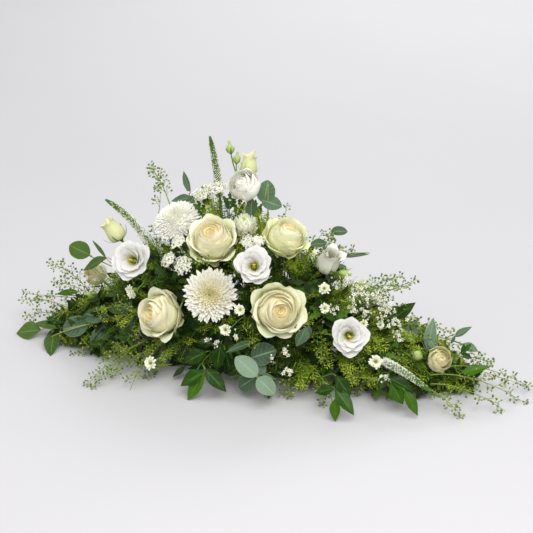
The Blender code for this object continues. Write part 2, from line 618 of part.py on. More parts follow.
def build_tape(name, x):
    half, top = TRAY_WIDTH / 2, FOAM_HIGH + 0.7
    route = [(-half - 0.8, 22.0), (-half - 0.8, 33.0), (-half - TRAY_LIP - 1.0, 37.4), (-half - TRAY_LIP - 1.0, 41.0), (-FOAM_WIDTH / 2 - 1.0, top)]
    route += [(-y, z) for y, z in reversed(route)]
    growth, last = Growth(), None
    for k, (y, z) in enumerate(route):
        before, after = route[max(k - 1, 0)], route[min(k + 1, len(route) - 1)]
        way = unit((0.0, after[0] - before[0], after[1] - before[1]))
        out = np.cross(way, (1.0, 0.0, 0.0)) * TAPE_THICK / 2
        side = np.array((TAPE_WIDTH / 2, 0.0, 0.0))
        c = np.array((x, y, z))
        new = growth.ring([c - side - out, c + side - out, c + side + out, c - side + out])
        if last is None:
            growth.faces.append(tuple(reversed(new)))
        else:
            growth.bridge(last, new)
        last = new
    growth.faces.append(tuple(last))
    return make_object(name, growth.points, growth.faces, "tape")


def build_foam(stems):
    growth, e = Growth(), 1.5
    l, w, lo, hi = FOAM_LENGTH, FOAM_WIDTH, FOAM_LOW, FOAM_HIGH
    loops = [growth.ring([(-a / 2, -b / 2, z), (a / 2, -b / 2, z), (a / 2, b / 2, z), (-a / 2, b / 2, z)])
             for a, b, z in ((l, w, lo), (l, w, hi - e), (l - 2 * e, w - 2 * e, hi))]
    growth.faces.append(tuple(reversed(loops[0])))
    growth.bridge(loops[0], loops[1])
    growth.bridge(loops[1], loops[2])
    growth.faces.append(tuple(loops[2]))
    foam = make_object("foam_brick", growth.points, growth.faces, "foam")
    holes = Growth()
    for name, stem in stems.items():
        t = unit(stem["entry"] - stem["inner"])
        u = side_axes(t)
        w0 = np.cross(t, u)
        sides = 4 if stem["kind"] in LEAF else (8 if stem["heads"] and stem["heads"][0][2] > 24 else 6)
        size = (stem["radius"] * math.cos(math.pi / sides) + HOLE_SPARE) / math.cos(math.pi / sides)
        last = None
        for c in (stem["inner"] - t * 0.6, stem["entry"] + t * 7.0):
            new = holes.ring([c + size * (math.cos(g) * u + math.sin(g) * w0) for g in [2 * math.pi * (j + 0.5) / sides for j in range(sides)]])
            if last is None:
                holes.faces.append(tuple(reversed(new)))
            else:
                holes.bridge(last, new)
            last = new
        holes.faces.append(tuple(last))
    cutter = make_object("stem_holes", holes.points, holes.faces, "foam")
    cutter.hide_render = True
    cutter.display_type = "WIRE"
    cut = foam.modifiers.new("holes", "BOOLEAN")
    cut.operation, cut.solver, cut.object = "DIFFERENCE", "EXACT", cutter
    return foam


def main():
    stems = lay_out()
    space = Space(stems)
    build_tray()
    build_foam(stems)
    build_tape("anchor_tape_left", -TAPE_X)
    build_tape("anchor_tape_right", TAPE_X)
    for name, stem in stems.items():
        growth = build_stem(name, stem, space)
        make_object(name, growth.points, growth.faces, stem["kind"])


main()
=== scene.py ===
"""Pyramid funeral arrangement: the looks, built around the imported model. Metres."""
import math

import bpy
import numpy as np
from mathutils import Matrix, Vector


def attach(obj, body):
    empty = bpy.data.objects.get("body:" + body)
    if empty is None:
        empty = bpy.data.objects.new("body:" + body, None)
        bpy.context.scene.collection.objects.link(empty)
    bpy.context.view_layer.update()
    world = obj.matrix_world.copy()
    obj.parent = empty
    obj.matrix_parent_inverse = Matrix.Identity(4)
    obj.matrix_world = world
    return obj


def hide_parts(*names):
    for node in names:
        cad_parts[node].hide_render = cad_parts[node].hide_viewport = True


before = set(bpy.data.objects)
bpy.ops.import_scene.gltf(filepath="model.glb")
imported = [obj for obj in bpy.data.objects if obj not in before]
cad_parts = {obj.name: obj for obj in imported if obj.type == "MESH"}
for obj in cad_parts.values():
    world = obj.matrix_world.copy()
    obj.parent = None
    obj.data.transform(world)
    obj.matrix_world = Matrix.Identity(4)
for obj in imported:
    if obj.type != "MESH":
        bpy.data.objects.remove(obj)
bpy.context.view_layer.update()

# ------------------------------------------------------------------ layout
# Lengths in this block are millimetres. +X is the viewer's right along the
# arrangement, -Y is its front and +Z is up. The origin is the middle of the
# tray's underside.
TRAY_LENGTH, TRAY_WIDTH, TRAY_HEIGHT, TRAY_WALL, TRAY_LIP = 240.0, 120.0, 40.0, 2.4, 3.0
FOAM_LENGTH, FOAM_WIDTH, FOAM_LOW, FOAM_HIGH = 230.0, 110.0, 2.7, 82.7
TAPE_X, TAPE_WIDTH, TAPE_THICK = 58.0, 12.0, 0.8
STEM_DEPTH = 34.0          # how far a stem goes into the foam
STRAIGHT = 8.0             # straight stretch just outside the foam

# Outline of each flower head: (distance along its axis, radius), as shares
# of the head's radius, from the stem to the top.
PROFILE = {
    "rose": ((-0.92, 0.12), (-0.78, 0.38), (-0.35, 0.82), (0.05, 0.98), (0.26, 1.00), (0.44, 0.66), (0.52, 0.26)),
    "chrysanthemum": ((-0.56, 0.12), (-0.46, 0.42), (-0.22, 0.90), (0.00, 1.00), (0.20, 0.84), (0.38, 0.44)),
    "lisianthus": ((-0.98, 0.12), (-0.80, 0.30), (-0.25, 0.62), (0.14, 0.94), (0.30, 1.00), (0.34, 0.60), (0.26, 0.20)),
    "half_open": ((-1.15, 0.14), (-0.90, 0.60), (-0.20, 1.00), (0.60, 0.86), (1.05, 0.42)),
    "bud": ((-1.30, 0.25), (-0.80, 0.80), (0.00, 1.00), (0.90, 0.70), (1.45, 0.22)),
    "small": ((-0.80, 0.14), (-0.45, 0.45), (0.00, 1.00), (0.25, 0.95), (0.40, 0.40)),
    "umbel": ((-0.75, 0.10), (-0.35, 0.55), (0.00, 1.00), (0.18, 0.80), (0.26, 0.35)),
}
STEM_RADIUS = {
    "rose": 3.2, "chrysanthemum": 2.9, "lisianthus": 2.2, "half_open": 2.0, "small": 1.6, "umbel": 1.6,
    "veronica": 1.8, "eucalyptus": 2.0, "ruscus": 1.8, "thlaspi": 1.5, "fern": 1.7,
}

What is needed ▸
Quote the data above in full, changing nothing.

Exercise answer ▸
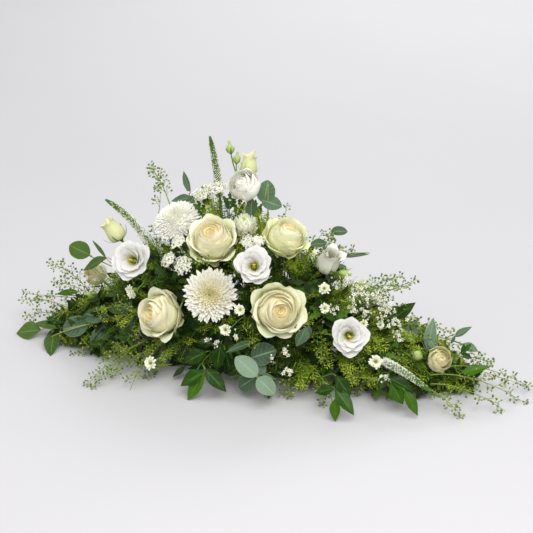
The Blender code for this object continues. Write part 2, from line 618 of part.py on. More parts follow.
def build_tape(name, x):
    half, top = TRAY_WIDTH / 2, FOAM_HIGH + 0.7
    route = [(-half - 0.8, 22.0), (-half - 0.8, 33.0), (-half - TRAY_LIP - 1.0, 37.4), (-half - TRAY_LIP - 1.0, 41.0), (-FOAM_WIDTH / 2 - 1.0, top)]
    route += [(-y, z) for y, z in reversed(route)]
    growth, last = Growth(), None
    for k, (y, z) in enumerate(route):
        before, after = route[max(k - 1, 0)], route[min(k + 1, len(route) - 1)]
        way = unit((0.0, after[0] - before[0], after[1] - before[1]))
        out = np.cross(way, (1.0, 0.0, 0.0)) * TAPE_THICK / 2
        side = np.array((TAPE_WIDTH / 2, 0.0, 0.0))
        c = np.array((x, y, z))
        new = growth.ring([c - side - out, c + side - out, c + side + out, c - side + out])
        if last is None:
            growth.faces.append(tuple(reversed(new)))
        else:
            growth.bridge(last, new)
        last = new
    growth.faces.append(tuple(last))
    return make_object(name, growth.points, growth.faces, "tape")


def build_foam(stems):
    growth, e = Growth(), 1.5
    l, w, lo, hi = FOAM_LENGTH, FOAM_WIDTH, FOAM_LOW, FOAM_HIGH
    loops = [growth.ring([(-a / 2, -b / 2, z), (a / 2, -b / 2, z), (a / 2, b / 2, z), (-a / 2, b / 2, z)])
             for a, b, z in ((l, w, lo), (l, w, hi - e), (l - 2 * e, w - 2 * e, hi))]
    growth.faces.append(tuple(reversed(loops[0])))
    growth.bridge(loops[0], loops[1])
    growth.bridge(loops[1], loops[2])
    growth.faces.append(tuple(loops[2]))
    foam = make_object("foam_brick", growth.points, growth.faces, "foam")
    holes = Growth()
    for name, stem in stems.items():
        t = unit(stem["entry"] - stem["inner"])
        u = side_axes(t)
        w0 = np.cross(t, u)
        sides = 4 if stem["kind"] in LEAF else (8 if stem["heads"] and stem["heads"][0][2] > 24 else 6)
        size = (stem["radius"] * math.cos(math.pi / sides) + HOLE_SPARE) / math.cos(math.pi / sides)
        last = None
        for c in (stem["inner"] - t * 0.6, stem["entry"] + t * 7.0):
            new = holes.ring([c + size * (math.cos(g) * u + math.sin(g) * w0) for g in [2 * math.pi * (j + 0.5) / sides for j in range(sides)]])
            if last is None:
                holes.faces.append(tuple(reversed(new)))
            else:
                holes.bridge(last, new)
            last = new
        holes.faces.append(tuple(last))
    cutter = make_object("stem_holes", holes.points, holes.faces, "foam")
    cutter.hide_render = True
    cutter.display_type = "WIRE"
    cut = foam.modifiers.new("holes", "BOOLEAN")
    cut.operation, cut.solver, cut.object = "DIFFERENCE", "EXACT", cutter
    return foam


def main():
    stems = lay_out()
    space = Space(stems)
    build_tray()
    build_foam(stems)
    build_tape("anchor_tape_left", -TAPE_X)
    build_tape("anchor_tape_right", TAPE_X)
    for name, stem in stems.items():
        growth = build_stem(name, stem, space)
        make_object(name, growth.points, growth.faces, stem["kind"])


main()
=== scene.py ===
"""Pyramid funeral arrangement: the looks, built around the imported model. Metres."""
import math

import bpy
import numpy as np
from mathutils import Matrix, Vector


def attach(obj, body):
    empty = bpy.data.objects.get("body:" + body)
    if empty is None:
        empty = bpy.data.objects.new("body:" + body, None)
        bpy.context.scene.collection.objects.link(empty)
    bpy.context.view_layer.update()
    world = obj.matrix_world.copy()
    obj.parent = empty
    obj.matrix_parent_inverse = Matrix.Identity(4)
    obj.matrix_world = world
    return obj


def hide_parts(*names):
    for node in names:
        cad_parts[node].hide_render = cad_parts[node].hide_viewport = True


before = set(bpy.data.objects)
bpy.ops.import_scene.gltf(filepath="model.glb")
imported = [obj for obj in bpy.data.objects if obj not in before]
cad_parts = {obj.name: obj for obj in imported if obj.type == "MESH"}
for obj in cad_parts.values():
    world = obj.matrix_world.copy()
    obj.parent = None
    obj.data.transform(world)
    obj.matrix_world = Matrix.Identity(4)
for obj in imported:
    if obj.type != "MESH":
        bpy.data.objects.remove(obj)
bpy.context.view_layer.update()

# ------------------------------------------------------------------ layout
# Lengths in this block are millimetres. +X is the viewer's right along the
# arrangement, -Y is its front and +Z is up. The origin is the middle of the
# tray's underside.
TRAY_LENGTH, TRAY_WIDTH, TRAY_HEIGHT, TRAY_WALL, TRAY_LIP = 240.0, 120.0, 40.0, 2.4, 3.0
FOAM_LENGTH, FOAM_WIDTH, FOAM_LOW, FOAM_HIGH = 230.0, 110.0, 2.7, 82.7
TAPE_X, TAPE_WIDTH, TAPE_THICK = 58.0, 12.0, 0.8
STEM_DEPTH = 34.0          # how far a stem goes into the foam
STRAIGHT = 8.0             # straight stretch just outside the foam

# Outline of each flower head: (distance along its axis, radius), as shares
# of the head's radius, from the stem to the top.
PROFILE = {
    "rose": ((-0.92, 0.12), (-0.78, 0.38), (-0.35, 0.82), (0.05, 0.98), (0.26, 1.00), (0.44, 0.66), (0.52, 0.26)),
    "chrysanthemum": ((-0.56, 0.12), (-0.46, 0.42), (-0.22, 0.90), (0.00, 1.00), (0.20, 0.84), (0.38, 0.44)),
    "lisianthus": ((-0.98, 0.12), (-0.80, 0.30), (-0.25, 0.62), (0.14, 0.94), (0.30, 1.00), (0.34, 0.60), (0.26, 0.20)),
    "half_open": ((-1.15, 0.14), (-0.90, 0.60), (-0.20, 1.00), (0.60, 0.86), (1.05, 0.42)),
    "bud": ((-1.30, 0.25), (-0.80, 0.80), (0.00, 1.00), (0.90, 0.70), (1.45, 0.22)),
    "small": ((-0.80, 0.14), (-0.45, 0.45), (0.00, 1.00), (0.25, 0.95), (0.40, 0.40)),
    "umbel": ((-0.75, 0.10), (-0.35, 0.55), (0.00, 1.00), (0.18, 0.80), (0.26, 0.35)),
}
STEM_RADIUS = {
    "rose": 3.2, "chrysanthemum": 2.9, "lisianthus": 2.2, "half_open": 2.0, "small": 1.6, "umbel": 1.6,
    "veronica": 1.8, "eucalyptus": 2.0, "ruscus": 1.8, "thlaspi": 1.5, "fern": 1.7,
}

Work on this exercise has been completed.